Composability depends on whether the interfaces of each building block enables communication and coordination. Blocks communicate information about the states, events and errors of their entities, enabling the coordination of their functionalities. Due to the requirement of self-sufficiency, the coordination among blocks cannot be assumed to happen implicitly “by design”. Thus, coordination has to be codified on the base of an explicit model of the entities’ states. The sets of entities and functionalities of a block need to be extensible to enable the coordination among states of multiple and diverse blocks. Note that extensibility remains bound by both interoperability and self-sufficiency.

Each design principle of the building blocks approach poses unique challenges when applied to software systems used standalone and integrated with third-party systems. Choosing entities and scoping functionalities to enable self-sufficiency requires expanding the design phase and therefore longer development iterations. Further, interoperability requires system-level interfaces to become a first order concern and to be based on well defined, general purpose abstractions. The coordination protocols that enable composability require generalization of variable access, dataflow and procedure calls. Extensibility also requires shared coding convention and documentation.

The building blocks approach does not reinvent modularity, it applies it at system level to enable composability among independent software systems. As an abstraction, modularity enables separation of concerns by encapsulating discrete functions into semantic units exposed by means of a dedicated interface. As such, modularity can be used at function or method level, depending on the programming paradigm and the facilities offered by programming languages, or at system-level, depending on the interface exposed by each system.

Traditionally, components of software systems independently designed by third party organizations have been difficult to integrate outside the well-defined scope of an operating system like, for example, Unix.
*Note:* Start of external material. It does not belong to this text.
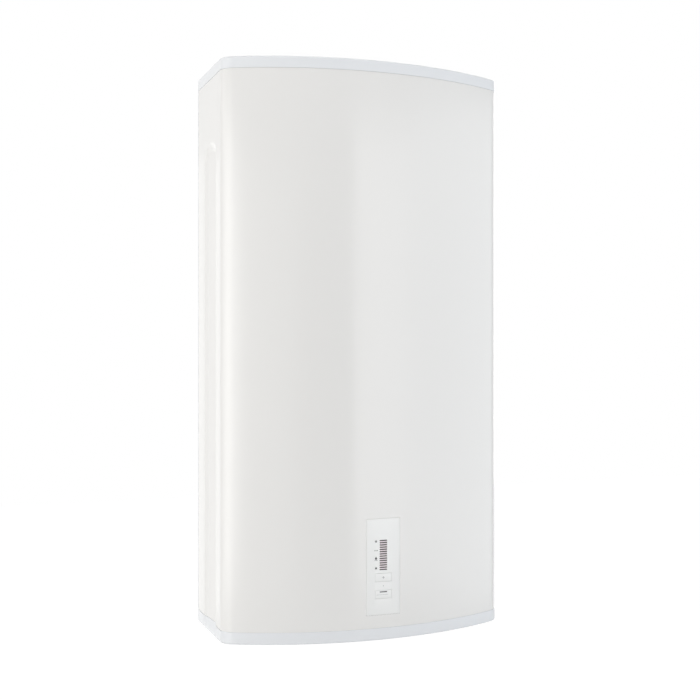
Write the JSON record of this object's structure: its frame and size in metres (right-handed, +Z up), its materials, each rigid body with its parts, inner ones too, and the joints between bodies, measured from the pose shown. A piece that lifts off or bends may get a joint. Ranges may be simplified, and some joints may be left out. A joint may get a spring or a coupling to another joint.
{
  "type": "electric storage water heater",
  "caption": "Flat wall-hung electric storage water heater with a bowed steel front, moulded end caps, insulated upright tanks and a narrow control panel low on the front.",
  "frame": {"origin": "middle of the upper wall bracket's rear face, which lies on the wall", "axes": "+Z up, +Y into the wall, +X to the right seen from the front; the front faces -Y"},
  "size_m": [0.567, 0.31, 1.115],
  "materials": {
    "casing": "white satin powder coat",
    "cap_plastic": "cool white, fine satin",
    "panel_plastic": "pale grey white, satin",
    "key_plastic": "pale grey white, satin",
    "galvanised_sheet": "zinc-coated",
    "enamelled_steel": "baked glass enamel inside, primer outside",
    "foam": "rigid foamed-in insulation",
    "pad": "expanded bead foam",
    "steel": "drawn, bare",
    "element": "sheathed rod",
    "anode_metal": "cast, dull",
    "rubber": "moulded",
    "dark_plastic": "moulded",
    "relay_plastic": "moulded",
    "circuit_board": "solder mask",
    "light_guide": "tinted clear moulding",
    "switch_plastic": "moulded",
    "pale_plastic": "moulded",
    "gland_plastic": "moulded",
    "blue_ring": "moulded",
    "red_ring": "moulded"
  },
  "bodies": {
    "heater": {"anode_left": "anode_metal", "anode_nut_left": "steel", "anode_nut_right": "steel", "anode_right": "anode_metal", "back_panel": "galvanised_sheet", "bottom_cap": "cap_plastic", "cable_gland": "gland_plastic", "control_housing": "pale_plastic", "control_plate": "panel_plastic", "display_board": "circuit_board", "flange_plate_left": "steel", "flange_plate_right": "steel", "front_shell": "casing", "gasket_left": "rubber", "gasket_right": "rubber", "gland_cap": "gland_plastic", "gland_lock_nut": "gland_plastic", "heating_element_left": "element", "heating_element_right": "element", "inlet_diffuser": "pale_plastic", "inlet_pipe": "steel", "inlet_ring": "blue_ring", "insulation_foam": "foam", "light_guide": "light_guide", "lower_bracket": "galvanised_sheet", "lower_link_pipe": "steel", "minus_switch": "switch_plastic", "outlet_pipe": "steel", "outlet_ring": "red_ring", "plus_switch": "switch_plastic", "power_board": "circuit_board", "power_box": "dark_plastic", "power_box_lid": "dark_plastic", "relay_left": "relay_plastic", "relay_right": "relay_plastic", "sensor_pocket_left": "steel", "sensor_pocket_right": "steel", "service_cover_left": "cap_plastic", "service_cover_right": "cap_plastic", "tank_left": "enamelled_steel", "tank_right": "enamelled_steel", "terminal_block": "pale_plastic", "thermostat_left": "dark_plastic", "thermostat_right": "dark_plastic", "top_cap": "cap_plastic", "top_pad": "pad", "upper_bracket": "galvanised_sheet", "upper_link_pipe": "steel"},
    "plus_key_press": {"plus_key": "key_plastic", "plus_plunger": "switch_plastic"},
    "minus_key_press": {"minus_key": "key_plastic", "minus_plunger": "switch_plastic"}
  },
  "joints": [
    {"name": "plus_press", "type": "slide", "parent": "heater", "child": "plus_key_press", "axis": [0, 1, 0], "range_m": [0, 0.0008], "stiffness_N_per_m": 600},
    {"name": "minus_press", "type": "slide", "parent": "heater", "child": "minus_key_press", "axis": [0, 1, 0], "range_m": [0, 0.0008], "stiffness_N_per_m": 600}
  ]
}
While interfaces can hide implementation details, working as implementation-independent specifications of capabilities, integration still requires semantic uniformity across interfaces. Obtaining such uniformity is challenging and largely unsupported by specific constructs both at specification and language level. Further, integrating independent systems poses challenges in language heterogeneity, error handling, input/output validation, effective documentation and comprehensive testing.

Building blocks approach contributes to address integration challenges across systems by specifying state, event and error models for each block. Following best practices in API design, entities are explicitly specified and implemented in the block’s interface and used as input for each exposed functionality. Each entity has a set of associated states, events and errors. The order of the state is guaranteed by the implementation (e.g., a task cannot be executed before being scheduled and scheduled before being bound to a resource) while events are unordered but always contained within two defined states. Errors are always associated to an entity, state and event. Communication is decoupled from coordination and independent from the implementation of communication channels.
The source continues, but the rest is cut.